Fletcher, who is also managing director of AGP, says Powell's proposal to return the cash would have to get past two hurdles. First, AGP's shareholders would have to vote in favour of it, and even if they did the cash would go to TTP rather than its shareholders. Second, because the sales account for more than 50% of TTP's market capitalisation, TTP shareholders also get to vote on the sales (although the company has asked the NZSE to waive this rule). Fletcher says SEA would be entitled to vote on this, but Powell claims it would have a conflict of interest because the value of its AGP management contract would be adversely affected if the George Street proceeds were not reinvested. Further, Powell says, if the stock exchange grants the waiver, he has sufficient support to call a special shareholder meeting.

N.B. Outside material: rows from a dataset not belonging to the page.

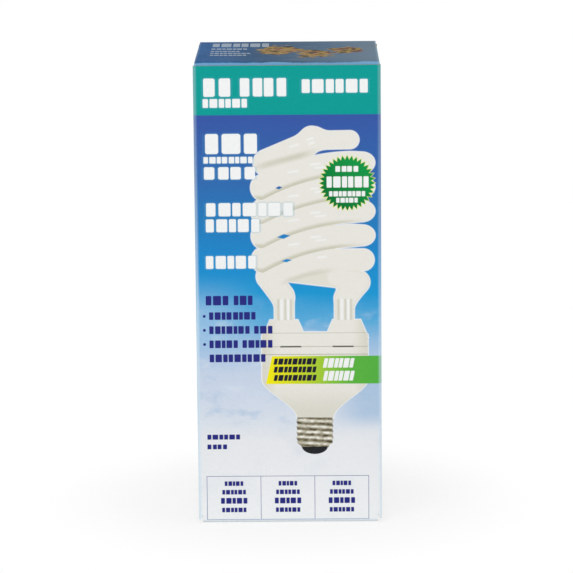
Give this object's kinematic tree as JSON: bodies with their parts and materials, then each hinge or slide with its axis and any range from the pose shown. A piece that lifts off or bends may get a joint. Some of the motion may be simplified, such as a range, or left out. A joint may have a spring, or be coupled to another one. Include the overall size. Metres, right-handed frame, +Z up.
{
  "type": "lamp carton",
  "caption": "Tall square tuck-top carton of thin printed card, its lid hinged at the back, holding one spiral compact fluorescent lamp that stands on its screw base.",
  "frame": {"origin": "middle of the carton's underside, on the surface that it stands on", "axes": "+Z up along the carton's length, front panel towards -Y, lid hinge along X at the back"},
  "size_m": [0.1, 0.1, 0.2524],
  "materials": {
    "printed_card": "coated print, semi-gloss outside and bare grey card inside",
    "phosphor_glass": "white-coated glass tube, gloss",
    "white_plastic": "moulded, fine satin",
    "cap_metal": "thin formed shell, bright",
    "contact_metal": "tinned",
    "black_insulator": "moulded, gloss",
    "board_laminate": "paper laminate with a satin face",
    "ferrite": "sintered, dull",
    "enamelled_copper": "varnished winding",
    "black_sleeve": "shrunk sleeve",
    "film_resin": "dipped resin",
    "package_black": "moulded body",
    "fuse_ceramic": "lacquered",
    "tinned_wire": "tinned wire"
  },
  "bodies": {
    "box": {"carton": "printed_card", "lamp_tube": "phosphor_glass", "ballast_case": "white_plastic", "ballast_cover": "white_plastic", "screw_cap": "cap_metal", "insulator": "black_insulator", "centre_contact": "contact_metal", "circuit_board": "board_laminate", "choke_core": "ferrite", "choke_coil": "enamelled_copper", "bulk_capacitor": "black_sleeve", "film_capacitors": "film_resin", "transistors": "package_black", "toroid": "ferrite", "fuse": "fuse_ceramic", "filament_leads": "tinned_wire", "live_lead": "tinned_wire", "neutral_lead": "tinned_wire"},
    "top": {"lid": "printed_card"}
  },
  "joints": [
    {"name": "lid_hinge", "type": "hinge", "parent": "box", "child": "top", "pos_m": [0, 0.04941, 0.25181], "axis": [-1, 0, 0], "range_deg": [0, 180]}
  ]
}
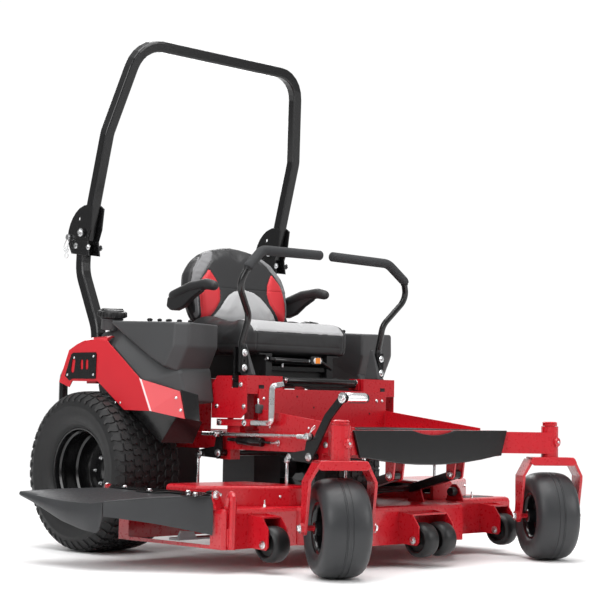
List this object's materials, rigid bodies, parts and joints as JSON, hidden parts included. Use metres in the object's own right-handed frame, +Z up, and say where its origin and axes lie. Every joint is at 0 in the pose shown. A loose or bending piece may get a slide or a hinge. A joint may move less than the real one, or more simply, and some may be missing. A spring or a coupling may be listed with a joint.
{
  "type": "zero turn mower",
  "caption": "Ride-on zero turn mower with lap bars, folding roll bar, front casters and a side-discharge deck under a steel frame.",
  "frame": {"origin": "on the ground, in the middle of the footprint of the whole machine with its chute down", "axes": "+Z up, -Y is the mower's front, +X is the operator's left"},
  "size_m": [1.835, 2.0274, 2.0215],
  "materials": {
    "red_paint": "gloss powder coat",
    "black_paint": "gloss powder coat",
    "grey_plastic": "lightly textured satin",
    "black_plastic": "satin",
    "tyre_rubber": "moulded rubber",
    "belt_rubber": "matt",
    "seat_vinyl": "grained vinyl",
    "grip_foam": "matt foam",
    "zinc_steel": "bright zinc plate",
    "blade_steel": "bare steel",
    "cast_alloy": "cast, slightly rough"
  },
  "bodies": {
    "chassis": {"main_frame": "red_paint", "front_beam": "red_paint", "front_cover": "black_paint", "foot_platform": "red_paint", "console_left": "red_paint", "console_right": "red_paint", "fuel_tank_left": "grey_plastic", "fuel_tank_right": "grey_plastic", "fender_left": "red_paint", "fender_right": "red_paint", "rear_guard": "black_paint", "rops_leg_left": "black_paint", "rops_leg_right": "black_paint", "engine_block": "cast_alloy", "engine_shroud": "black_plastic", "muffler": "black_paint", "hydro_drive_left": "cast_alloy", "hydro_drive_right": "cast_alloy"},
    "rops_hoop": {"rops_hoop": "black_paint"},
    "seat_platform": {"seat_platform": "black_paint"},
    "seat": {"seat_cushion": "seat_vinyl", "seat_back": "seat_vinyl"},
    "deck": {"deck_shell": "red_paint", "belt_cover_left": "red_paint", "belt_cover_right": "red_paint", "deck_belt": "belt_rubber"},
    "chute": {"discharge_chute": "grey_plastic"},
    "blade_centre": {"blade_centre": "blade_steel"},
    "roller_centre": {"roller_centre": "black_plastic"},
    "push_arms": {"front_push_arms": "black_paint"},
    "pedal": {"lift_pedal": "black_paint"},
    "rear_crank": {"rear_lift_crank": "black_paint"},
    "lift_rod": {"lift_rod": "zinc_steel"},
    "brake_lever": {"brake_lever": "zinc_steel"},
    "rops_pin_left": {"rops_pin_left": "zinc_steel"},
    "fuel_cap_left": {"fuel_cap_left": "black_plastic"},
    "rear_wheel_left": {"rear_tyre_left": "tyre_rubber", "rear_rim_left": "black_paint"},
    "caster_left": {"caster_fork_left": "red_paint"},
    "caster_wheel_left": {"caster_tyre_left": "tyre_rubber", "caster_rim_left": "black_paint"},
    "armrest_left": {"armrest_left": "seat_vinyl"},
    "lever_left": {"lever_base_left": "black_paint"},
    "lap_bar_left": {"lap_bar_left": "black_paint", "lap_grip_left": "grip_foam"},
    "blade_left": {"blade_left": "blade_steel"},
    "roller_left": {"roller_left": "black_plastic"},
    "rops_pin_right": {"rops_pin_right": "zinc_steel"},
    "fuel_cap_right": {"fuel_cap_right": "black_plastic"},
    "rear_wheel_right": {"rear_tyre_right": "tyre_rubber", "rear_rim_right": "black_paint"},
    "caster_right": {"caster_fork_right": "red_paint"},
    "caster_wheel_right": {"caster_tyre_right": "tyre_rubber", "caster_rim_right": "black_paint"},
    "armrest_right": {"armrest_right": "seat_vinyl"},
    "lever_right": {"lever_base_right": "black_paint"},
    "lap_bar_right": {"lap_bar_right": "black_paint", "lap_grip_right": "grip_foam"},
    "blade_right": {"blade_right": "blade_steel"},
    "roller_right": {"roller_right": "black_plastic"}
  },
  "joints": [
    {"name": "rops_fold", "type": "hinge", "parent": "chassis", "child": "rops_hoop", "pos_m": [0.1425, 0.59966, 1.24], "axis": [-1, 0, 0], "range_deg": [0, 92]},
    {"name": "seat_tilt", "type": "hinge", "parent": "chassis", "child": "seat_platform", "pos_m": [0.1425, -0.18034, 0.652], "axis": [1, 0, 0], "range_deg": [0, 38]},
    {"name": "seat_slide", "type": "slide", "parent": "seat_platform", "child": "seat", "axis": [0, -1, 0], "range_m": [-0.06, 0.06]},
    {"name": "deck_lift", "type": "slide", "parent": "chassis", "child": "deck", "axis": [0, 0, 1], "range_m": [0, 0.038]},
    {"name": "push_arm_pivot", "type": "hinge", "parent": "chassis", "child": "push_arms", "pos_m": [0.1425, -0.74034, 0.325], "axis": [1, 0, 0], "range_deg": [0, 11]},
    {"name": "pedal_pivot", "type": "hinge", "parent": "chassis", "child": "pedal", "pos_m": [0.1425, -0.53834, 0.386], "axis": [1, 0, 0], "range_deg": [0, 22.6]},
    {"name": "rear_crank_pivot", "type": "hinge", "parent": "chassis", "child": "rear_crank", "pos_m": [0.1425, -0.06034, 0.386], "axis": [1, 0, 0], "range_deg": [0, 22.6]},
    {"name": "lift_rod_travel", "type": "slide", "parent": "chassis", "child": "lift_rod", "axis": [0, -1, 0], "range_m": [0, 0.028]},
    {"name": "brake_lever_swing", "type": "hinge", "parent": "chassis", "child": "brake_lever", "pos_m": [-0.2365, -0.28034, 0.5], "axis": [0, -1, 0], "range_deg": [0, 30]},
    {"name": "chute_fold", "type": "hinge", "parent": "deck", "child": "chute", "pos_m": [-0.6395, -0.19034, 0.262], "axis": [0, 1, 0], "range_deg": [0, 80]},
    {"name": "blade_spin_centre", "type": "hinge", "parent": "deck", "child": "blade_centre", "pos_m": [0.1425, -0.42534, 0.2], "axis": [0, 0, 1], "continuous": true},
    {"name": "roller_spin_centre", "type": "hinge", "parent": "deck", "child": "roller_centre", "pos_m": [0.1425, -0.76834, 0.098], "axis": [1, 0, 0], "continuous": true},
    {"name": "rops_pin_pull_left", "type": "slide", "parent": "chassis", "child": "rops_pin_left", "axis": [1, 0, 0], "range_m": [0, 0.09]},
    {"name": "fuel_cap_turn_left", "type": "hinge", "parent": "chassis", "child": "fuel_cap_left", "pos_m": [0.6915, 0.39166, 0.8978], "axis": [0.0828, -0.1655, 0.9827], "range_deg": [0, 90]},
    {"name": "rear_wheel_spin_left", "type": "hinge", "parent": "chassis", "child": "rear_wheel_left", "pos_m": [0.7025, 0.40966, 0.305], "axis": [1, 0, 0], "continuous": true},
    {"name": "caster_swivel_left", "type": "hinge", "parent": "chassis", "child": "caster_left", "pos_m": [0.7125, -0.86534, 0.38], "axis": [0, 0, 1], "continuous": true},
    {"name": "caster_wheel_spin_left", "type": "hinge", "parent": "caster_left", "child": "caster_wheel_left", "pos_m": [0.72612, -0.84438, 0.165], "axis": [0.8387, -0.5446, 0], "continuous": true},
    {"name": "armrest_fold_left", "type": "hinge", "parent": "seat", "child": "armrest_left", "pos_m": [0.4465, 0.31966, 0.962], "axis": [-1, 0, 0], "range_deg": [0, 85]},
    {"name": "lever_drive_left", "type": "hinge", "parent": "chassis", "child": "lever_left", "pos_m": [0.5155, -0.15434, 0.632], "axis": [1, 0, 0], "range_deg": [-10, 14]},
    {"name": "lever_swing_left", "type": "hinge", "parent": "lever_left", "child": "lap_bar_left", "pos_m": [0.5155, -0.15834, 0.702], "axis": [0, 1, 0], "range_deg": [0, 25]},
    {"name": "blade_spin_left", "type": "hinge", "parent": "deck", "child": "blade_left", "pos_m": [0.6425, -0.24534, 0.2], "axis": [0, 0, 1], "continuous": true},
    {"name": "roller_spin_left", "type": "hinge", "parent": "deck", "child": "roller_left", "pos_m": [0.7625, -0.60034, 0.098], "axis": [1, 0, 0], "continuous": true},
    {"name": "rops_pin_pull_right", "type": "slide", "parent": "chassis", "child": "rops_pin_right", "axis": [-1, 0, 0], "range_m": [0, 0.09]},
    {"name": "fuel_cap_turn_right", "type": "hinge", "parent": "chassis", "child": "fuel_cap_right", "pos_m": [-0.4065, 0.39166, 0.8978], "axis": [-0.0828, -0.1655, 0.9827], "range_deg": [0, 90]},
    {"name": "rear_wheel_spin_right", "type": "hinge", "parent": "chassis", "child": "rear_wheel_right", "pos_m": [-0.4175, 0.40966, 0.305], "axis": [1, 0, 0], "continuous": true},
    {"name": "caster_swivel_right", "type": "hinge", "parent": "chassis", "child": "caster_right", "pos_m": [-0.4275, -0.86534, 0.38], "axis": [0, 0, 1], "continuous": true},
    {"name": "caster_wheel_spin_right", "type": "hinge", "parent": "caster_right", "child": "caster_wheel_right", "pos_m": [-0.415, -0.84369, 0.165], "axis": [0.866, -0.5, 0], "continuous": true},
    {"name": "armrest_fold_right", "type": "hinge", "parent": "seat", "child": "armrest_right", "pos_m": [-0.1615, 0.31966, 0.962], "axis": [-1, 0, 0], "range_deg": [0, 85]},
    {"name": "lever_drive_right", "type": "hinge", "parent": "chassis", "child": "lever_right", "pos_m": [-0.2305, -0.15434, 0.632], "axis": [1, 0, 0], "range_deg": [-10, 14]},
    {"name": "lever_swing_right", "type": "hinge", "parent": "lever_right", "child": "lap_bar_right", "pos_m": [-0.2305, -0.15834, 0.702], "axis": [0, -1, 0], "range_deg": [0, 25]},
    {"name": "blade_spin_right", "type": "hinge", "parent": "deck", "child": "blade_right", "pos_m": [-0.3575, -0.24534, 0.2], "axis": [0, 0, 1], "continuous": true},
    {"name": "roller_spin_right", "type": "hinge", "parent": "deck", "child": "roller_right", "pos_m": [-0.4775, -0.60034, 0.098], "axis": [1, 0, 0], "continuous": true}
  ],
  "couplings": [
    {"joint": "push_arm_pivot", "follows": "deck_lift", "rad_per_m": 4.777},
    {"joint": "pedal_pivot", "follows": "deck_lift", "rad_per_m": 10.33},
    {"joint": "rear_crank_pivot", "follows": "deck_lift", "rad_per_m": 10.33},
    {"joint": "lift_rod_travel", "follows": "deck_lift", "ratio": 0.708},
    {"joint": "blade_spin_left", "follows": "blade_spin_centre", "ratio": 1},
    {"joint": "blade_spin_right", "follows": "blade_spin_centre", "ratio": 1}
  ]
}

Powell had initially planned to pursue both SEA and TTP itself through the courts, but last month he decided to drop TTP out of the action. It has responded with a threat to seek recovery of costs, which Fletcher says are still being "totted up". Powell was also forced to publicly apologise to TTP for defamatory statements he made relating to the court case.

Despite his litigious history, Powell paradoxically says he doesn't favour taking legal action: it's costly and a victory through the courts is seldom achieved without compromise. So why do it? "It gets to a stage where you've got to say, 'someone has to stop them from getting away with it'."